Essentially, they wanted Spike DDB to make hockey cool.


While the work is improving and the client list is starting to become more diverse, the agency still faces challenges.

For one, it's clearly going to have to sink or swim on its own since the expected influx of work from existing DDB Needham clients looking for an urban perspective never materialized.

Mr. Lee said the shop has pitched in creatively on DDB Needham's Anheuser-Busch, McDonald's Corp. and State Farm Mutual Automobile Insurance Co. accounts, but so far no work has been produced.

"They are a resource for us, and we hope they'll be more of one," said Ray Gillette, president of integrated services for DDB Needham and a member of Spike DDB's board.

Is he satisfied with the shop's progress? "Maybe not, but we are on target," he said.
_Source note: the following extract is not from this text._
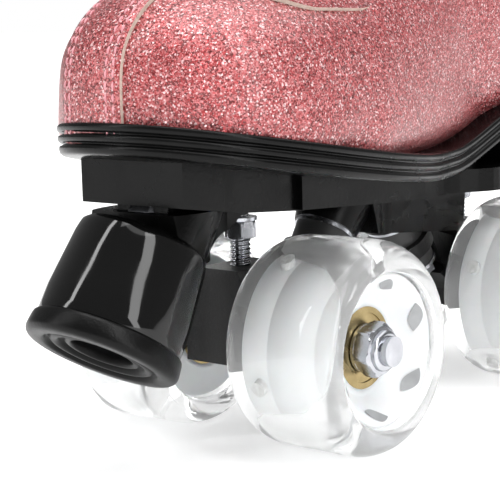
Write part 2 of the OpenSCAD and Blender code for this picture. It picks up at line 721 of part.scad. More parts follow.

The agency's revenue picture is unclear. Mr. Hall said DDB Needham is giving the shop time to build, but Mr. Robinson indicated the initial financial arrangement with DDB Needham proved burdensome and had to be revised. The shop's billings are estimated at $22 million.

Those familiar with the operation said the agency has yet to make money, and that DDB Needham put pressure on the shop early on to return profits.

Mr. Hall said it "would be unrealistic" to expect the agency to be profitable in such a short period.

Finances aside, Mr. Hall believes the agency will prove itself to be "among the elite creative agencies" once it develops a strong client list and the industry becomes familiar with its work. He's not alone in this forecast.

Mr. Hall is "one of the really imaginative creative thinkers that I've ever worked with," said Mr. Clow. "And if he's thinking along with Spike, this is going to be very interesting."

"It's going to be easy for them to change, if they haven't already," said Mr. Tiles of Fox Sports, who worked with Wieden & Kennedy in his previous job at ESPN. "They just need to spend some time in the marketplace and build on their client list . . . They're poised for success."